Industrial metal prices soared on Friday as trade war fears eased, boosting shares in leading mining companies.
Copper for delivery in three months on the London Metal Exchange rose more than 4 per cent to $6,362 a tonne and was headed for an 8 per cent gain on the week, while nickel climbed 4.7 per cent to $13,225 and zinc advanced 2.1 per cent to $2,521.
“This week the trade war was escalated and markets shrugged it off with copper rallying. The reason is the market has already factored in an extended stand-off between the China and US,” said analysts at Goldman Sachs.
Friday’s gains came in the face of a strong US dollar, a factor that usually weighs on commodity prices.

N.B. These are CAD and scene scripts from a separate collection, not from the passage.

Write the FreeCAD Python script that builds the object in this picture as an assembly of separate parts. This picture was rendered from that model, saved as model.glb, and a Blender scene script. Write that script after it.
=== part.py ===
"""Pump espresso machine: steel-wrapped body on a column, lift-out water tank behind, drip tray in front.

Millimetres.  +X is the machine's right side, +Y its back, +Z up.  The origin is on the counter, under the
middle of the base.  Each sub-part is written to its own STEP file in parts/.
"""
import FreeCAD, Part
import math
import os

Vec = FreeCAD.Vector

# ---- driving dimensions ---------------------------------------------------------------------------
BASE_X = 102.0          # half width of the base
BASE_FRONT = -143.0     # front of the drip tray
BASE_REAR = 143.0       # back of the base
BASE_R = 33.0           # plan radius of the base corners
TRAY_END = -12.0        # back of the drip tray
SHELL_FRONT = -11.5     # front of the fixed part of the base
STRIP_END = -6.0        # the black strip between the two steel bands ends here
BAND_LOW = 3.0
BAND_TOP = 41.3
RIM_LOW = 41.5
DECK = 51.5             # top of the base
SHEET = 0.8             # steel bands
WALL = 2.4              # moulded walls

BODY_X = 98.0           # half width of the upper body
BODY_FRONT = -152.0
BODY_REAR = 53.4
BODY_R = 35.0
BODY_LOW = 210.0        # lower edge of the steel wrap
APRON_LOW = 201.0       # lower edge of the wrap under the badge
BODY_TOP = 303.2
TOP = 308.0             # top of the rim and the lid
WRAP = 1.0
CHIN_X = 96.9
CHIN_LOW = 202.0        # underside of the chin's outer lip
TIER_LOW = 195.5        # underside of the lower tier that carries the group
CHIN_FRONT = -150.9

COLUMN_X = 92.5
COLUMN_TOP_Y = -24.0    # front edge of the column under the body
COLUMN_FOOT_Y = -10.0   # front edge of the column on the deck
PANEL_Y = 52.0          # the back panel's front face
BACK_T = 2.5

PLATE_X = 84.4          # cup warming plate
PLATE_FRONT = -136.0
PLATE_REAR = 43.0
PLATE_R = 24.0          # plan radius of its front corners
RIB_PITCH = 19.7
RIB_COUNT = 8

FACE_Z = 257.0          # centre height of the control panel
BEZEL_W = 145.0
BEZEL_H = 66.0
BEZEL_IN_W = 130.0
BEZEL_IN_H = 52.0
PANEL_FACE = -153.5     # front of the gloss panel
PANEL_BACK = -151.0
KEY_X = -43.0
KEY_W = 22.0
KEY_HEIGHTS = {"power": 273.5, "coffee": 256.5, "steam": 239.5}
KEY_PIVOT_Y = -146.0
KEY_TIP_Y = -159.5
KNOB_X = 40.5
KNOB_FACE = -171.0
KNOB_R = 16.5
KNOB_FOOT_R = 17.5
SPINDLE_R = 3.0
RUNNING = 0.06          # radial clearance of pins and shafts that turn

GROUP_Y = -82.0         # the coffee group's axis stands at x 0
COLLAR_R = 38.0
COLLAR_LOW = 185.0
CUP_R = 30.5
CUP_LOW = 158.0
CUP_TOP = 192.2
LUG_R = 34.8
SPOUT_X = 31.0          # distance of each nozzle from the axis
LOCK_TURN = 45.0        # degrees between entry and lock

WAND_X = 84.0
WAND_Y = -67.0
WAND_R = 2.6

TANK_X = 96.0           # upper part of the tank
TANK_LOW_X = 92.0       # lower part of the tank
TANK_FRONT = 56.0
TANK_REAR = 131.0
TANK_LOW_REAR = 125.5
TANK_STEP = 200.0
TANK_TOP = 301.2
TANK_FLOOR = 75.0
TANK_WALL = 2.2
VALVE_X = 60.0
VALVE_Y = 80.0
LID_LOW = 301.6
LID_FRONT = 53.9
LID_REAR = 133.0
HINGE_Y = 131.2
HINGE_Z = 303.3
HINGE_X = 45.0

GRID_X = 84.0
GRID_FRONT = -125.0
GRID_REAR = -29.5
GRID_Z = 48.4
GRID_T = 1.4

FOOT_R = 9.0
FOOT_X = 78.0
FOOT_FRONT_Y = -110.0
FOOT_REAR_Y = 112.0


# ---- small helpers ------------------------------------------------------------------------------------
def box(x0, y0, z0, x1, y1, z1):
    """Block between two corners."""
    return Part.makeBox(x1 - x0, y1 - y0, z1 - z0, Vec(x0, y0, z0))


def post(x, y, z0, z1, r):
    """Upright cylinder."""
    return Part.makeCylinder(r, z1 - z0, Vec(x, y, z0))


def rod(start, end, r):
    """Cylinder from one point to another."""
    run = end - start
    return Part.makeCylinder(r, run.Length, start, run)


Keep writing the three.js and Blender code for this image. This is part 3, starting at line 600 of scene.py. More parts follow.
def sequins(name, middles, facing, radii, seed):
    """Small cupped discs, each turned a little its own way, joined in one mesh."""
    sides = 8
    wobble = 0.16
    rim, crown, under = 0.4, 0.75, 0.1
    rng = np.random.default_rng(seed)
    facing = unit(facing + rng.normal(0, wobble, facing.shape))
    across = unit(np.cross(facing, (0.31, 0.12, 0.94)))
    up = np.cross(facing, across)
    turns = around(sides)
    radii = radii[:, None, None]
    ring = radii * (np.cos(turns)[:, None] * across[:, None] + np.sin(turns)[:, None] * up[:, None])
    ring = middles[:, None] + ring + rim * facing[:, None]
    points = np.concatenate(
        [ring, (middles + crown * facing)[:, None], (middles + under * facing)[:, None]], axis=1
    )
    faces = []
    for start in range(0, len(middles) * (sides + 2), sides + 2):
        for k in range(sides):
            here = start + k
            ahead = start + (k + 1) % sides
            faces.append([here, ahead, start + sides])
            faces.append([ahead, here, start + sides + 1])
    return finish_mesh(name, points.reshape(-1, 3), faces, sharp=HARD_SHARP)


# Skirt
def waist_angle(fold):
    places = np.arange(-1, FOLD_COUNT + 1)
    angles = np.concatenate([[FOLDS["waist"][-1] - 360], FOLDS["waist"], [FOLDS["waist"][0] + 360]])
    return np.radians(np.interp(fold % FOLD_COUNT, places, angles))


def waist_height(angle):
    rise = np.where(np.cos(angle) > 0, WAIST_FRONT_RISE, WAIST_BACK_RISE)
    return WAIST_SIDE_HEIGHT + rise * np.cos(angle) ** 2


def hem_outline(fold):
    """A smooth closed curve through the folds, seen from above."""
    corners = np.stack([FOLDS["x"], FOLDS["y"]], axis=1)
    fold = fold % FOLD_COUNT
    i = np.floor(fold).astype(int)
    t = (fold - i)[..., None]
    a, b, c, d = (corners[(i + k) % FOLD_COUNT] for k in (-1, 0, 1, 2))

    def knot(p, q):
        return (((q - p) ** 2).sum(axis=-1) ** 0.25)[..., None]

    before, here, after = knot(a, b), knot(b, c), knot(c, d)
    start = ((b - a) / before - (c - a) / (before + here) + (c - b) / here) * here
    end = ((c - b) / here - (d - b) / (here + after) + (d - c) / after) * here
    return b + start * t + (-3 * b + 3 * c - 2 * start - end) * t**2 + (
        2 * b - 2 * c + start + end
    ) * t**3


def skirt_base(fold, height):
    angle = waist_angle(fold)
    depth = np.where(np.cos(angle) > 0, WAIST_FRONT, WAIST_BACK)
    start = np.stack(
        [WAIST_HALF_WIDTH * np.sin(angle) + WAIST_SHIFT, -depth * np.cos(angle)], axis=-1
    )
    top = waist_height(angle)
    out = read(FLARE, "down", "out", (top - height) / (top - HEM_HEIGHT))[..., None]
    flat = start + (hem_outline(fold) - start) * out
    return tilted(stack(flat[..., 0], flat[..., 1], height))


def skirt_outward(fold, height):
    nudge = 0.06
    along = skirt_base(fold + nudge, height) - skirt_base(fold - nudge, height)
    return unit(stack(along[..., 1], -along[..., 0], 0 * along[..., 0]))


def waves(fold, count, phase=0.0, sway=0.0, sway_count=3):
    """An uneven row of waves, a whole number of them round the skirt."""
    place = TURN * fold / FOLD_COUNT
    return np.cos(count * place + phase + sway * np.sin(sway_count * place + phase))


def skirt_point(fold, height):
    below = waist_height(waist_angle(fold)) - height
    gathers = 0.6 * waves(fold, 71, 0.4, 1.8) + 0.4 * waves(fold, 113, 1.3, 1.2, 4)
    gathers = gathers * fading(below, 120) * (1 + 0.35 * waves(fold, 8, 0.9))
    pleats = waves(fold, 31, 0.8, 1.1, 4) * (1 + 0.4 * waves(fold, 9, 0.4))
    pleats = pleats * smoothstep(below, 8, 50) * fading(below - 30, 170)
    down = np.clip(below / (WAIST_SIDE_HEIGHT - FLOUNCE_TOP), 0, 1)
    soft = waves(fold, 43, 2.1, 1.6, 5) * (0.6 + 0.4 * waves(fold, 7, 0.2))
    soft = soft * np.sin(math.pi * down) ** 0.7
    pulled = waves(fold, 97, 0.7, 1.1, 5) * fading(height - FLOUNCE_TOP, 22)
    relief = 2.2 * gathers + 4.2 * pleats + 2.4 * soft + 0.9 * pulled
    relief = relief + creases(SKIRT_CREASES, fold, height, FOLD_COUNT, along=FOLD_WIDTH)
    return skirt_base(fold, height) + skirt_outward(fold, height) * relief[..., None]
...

A strong US dollar makes raw materials more expensive for holders of other currencies.
“The dollar is strong because the US economy is stronger than expected, not because the Fed is over-tightening” said Goldman. “A strong growth impulse from the world’s largest consumer can only be a positive when viewed in aggregate.”
Metal prices and miners have been under pressure since June on fears the China-US trade spat could lead to a slowdown in global growth.

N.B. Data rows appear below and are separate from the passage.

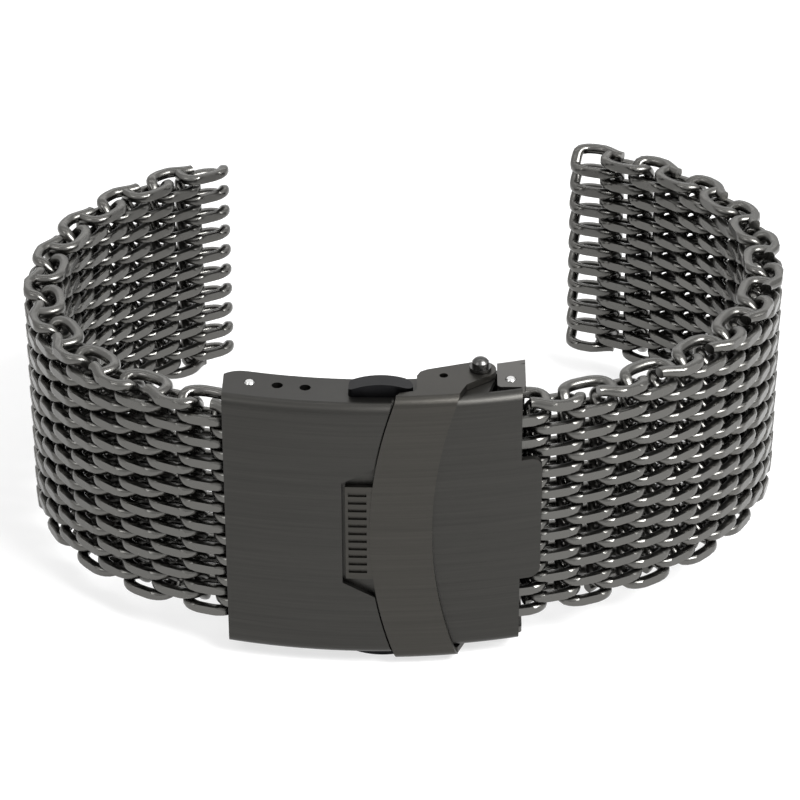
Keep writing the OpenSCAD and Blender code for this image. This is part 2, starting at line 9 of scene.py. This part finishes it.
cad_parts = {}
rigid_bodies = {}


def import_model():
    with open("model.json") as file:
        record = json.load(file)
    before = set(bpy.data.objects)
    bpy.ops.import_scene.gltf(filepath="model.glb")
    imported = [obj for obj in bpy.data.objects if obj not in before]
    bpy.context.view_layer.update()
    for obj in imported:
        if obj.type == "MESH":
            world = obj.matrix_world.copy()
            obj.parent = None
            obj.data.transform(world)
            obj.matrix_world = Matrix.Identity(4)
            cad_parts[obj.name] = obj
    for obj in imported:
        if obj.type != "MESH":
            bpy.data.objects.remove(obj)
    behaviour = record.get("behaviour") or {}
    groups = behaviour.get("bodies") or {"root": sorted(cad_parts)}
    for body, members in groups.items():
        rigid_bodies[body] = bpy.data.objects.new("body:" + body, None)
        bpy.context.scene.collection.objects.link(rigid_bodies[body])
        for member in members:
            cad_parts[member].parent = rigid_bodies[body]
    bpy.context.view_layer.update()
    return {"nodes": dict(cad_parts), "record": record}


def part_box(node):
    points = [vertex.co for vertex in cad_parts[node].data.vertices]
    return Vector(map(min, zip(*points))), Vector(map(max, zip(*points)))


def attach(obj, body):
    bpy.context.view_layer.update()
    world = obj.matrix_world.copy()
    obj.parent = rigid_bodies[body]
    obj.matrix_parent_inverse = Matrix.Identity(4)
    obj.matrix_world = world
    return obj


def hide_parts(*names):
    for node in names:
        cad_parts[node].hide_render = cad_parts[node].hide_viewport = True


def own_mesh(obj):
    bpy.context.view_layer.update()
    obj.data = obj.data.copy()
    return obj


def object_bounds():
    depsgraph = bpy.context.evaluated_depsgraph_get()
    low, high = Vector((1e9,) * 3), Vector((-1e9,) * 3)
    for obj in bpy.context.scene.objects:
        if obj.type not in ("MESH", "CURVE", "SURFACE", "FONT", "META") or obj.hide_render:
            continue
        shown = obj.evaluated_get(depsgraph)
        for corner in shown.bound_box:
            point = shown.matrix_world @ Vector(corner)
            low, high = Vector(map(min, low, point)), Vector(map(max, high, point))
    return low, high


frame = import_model()
joints = {j["name"]: j for j in frame["record"]["behaviour"]["joints"]}

# sizes of the mesh in millimetres, as in the solids
LAYERS = 20
LAYER_PITCH = 1.09
LAYER_GAP = 0.11
WIRE_H = LAYER_PITCH - LAYER_GAP
WIRE_W = 1.05
PITCH = 3.1
TUNNEL = 1.5
BAND_T = TUNNEL + 2 * WIRE_W
LOOP_PLAY = 0.2
LOOP = PITCH + 2 * WIRE_W + LOOP_PLAY
END_C = LOOP / 2 - BAND_T / 2
R_MID = (BAND_T - WIRE_W) / 2
A_MID = END_C + R_MID
TOP = (LAYERS - 1) * LAYER_PITCH

# the drawn wire: how far its faces are ground flat, how square its loop is,
# and over which depth a bend climbs its layer
GROUND = 0.22
ROUND = 2.6
CLIMB = 1.5
# the ends at the edges: angle past the last bend, and the lean of the blunt ends
OVERRUN = 32
LEAN = 1.05
LEAN_L = 2.4
LEAN_RISE = 0.1
LEAN_STEPS = (0.25, 0.5, 0.8, 1.1, 1.4, 1.7, 2.0, 2.2, LEAN_L)
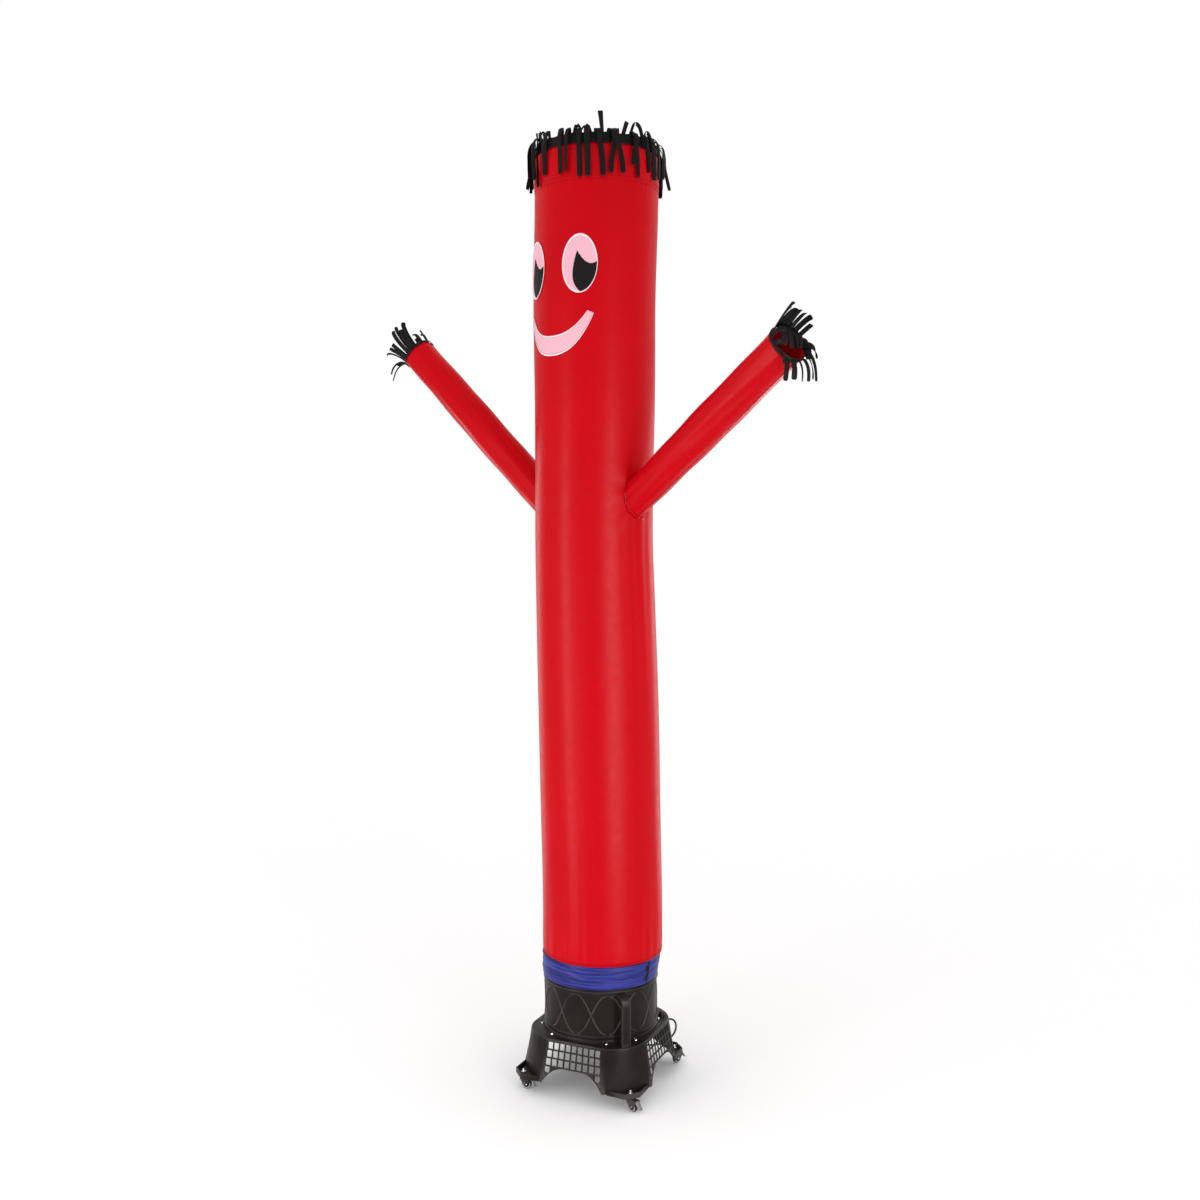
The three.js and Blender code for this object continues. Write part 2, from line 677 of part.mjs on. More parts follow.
function foot() {
  const outside = footVolume(0, FOOT.low, FOOT.top);
  const inside = footVolume(FOOT.wall, FOOT.low - 1, FOOT.top - FOOT.wall);
  const deepInside = footVolume(FOOT.wall, SHELF.low - 1, FOOT.top - FOOT.wall);
  let shell = outside.subtract(inside);
  for (const [signX, signY] of Object.values(CORNERS)) {
    shell = shell.add(shelf(signX, signY).subtract(deepInside));
  }
  const bore = DRUM.radius - DRUM.wall - 6;
  shell = shell.subtract(toSolid(turned([[0, 160], [bore, 160], [bore, 200], [0, 200]], 40)));
  for (const quarter of steps(4)) {
    shell = shell.subtract(throughFace(archOutline(), quarter));
    shell = shell.subtract(throughFace(windowOutline(0), quarter));
  }
  return shell;
}
add(blower, 'foot', toGeometry(foot()), 'plastic');

// Each grille fills its window and ends at the arch. Its columns spread with the face's flare, and
// the two outer ones have one more hole.
function grille(quarter) {
  const { columns, rows, pitchX, pitchY, holeX, holeY, top } = GRILLE;
  const inside = footVolume(FOOT.wall, FOOT.low - 1, FOOT.top + 1);
  let panel = footVolume(0, FOOT.low, FOOT.top).subtract(inside);
  panel = panel.intersect(throughFace(windowOutline(-GAP), 0)).subtract(throughFace(archOutline(), 0));
  for (const column of steps(columns)) {
    const x = (column - (columns - 1) / 2) * pitchX;
    const atEnd = column === 0 || column === columns - 1;
    for (const row of steps(atEnd ? rows + 1 : rows)) {
      const high = row === rows ? holeY - 2 : holeY;
      const z = top - high / 2 - row * pitchY;
      const spread = footSize(FACE_HALF, z) / FACE_HALF.high;
      panel = panel.subtract(toSolid(boxAt(holeX * spread, 160, high, x * spread, -200, z)));
    }
  }
  return toGeometry(panel).rotateZ((quarter * Math.PI) / 2);
}
for (const [quarter, side] of ['front', 'right', 'back', 'left'].entries()) {
  add(blower, `grille_${side}`, grille(quarter), 'plastic');
}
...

Those worries have receded this week after policymakers in Beijing flagged a fresh focus on infrastructure investment.
“This week has seen China’s Politburo promote measures to support consumption announcing tax cuts and plans to boost infrastructure spend,” said Alastair Munro of Marex Spectron.
“Then overnight we read reports that China plans to sell bills offshore — a move which should drain liquidity from system ergo supportive of the yuan. This follows various bank calls for a weaker dollar into year end. All of which is bullish.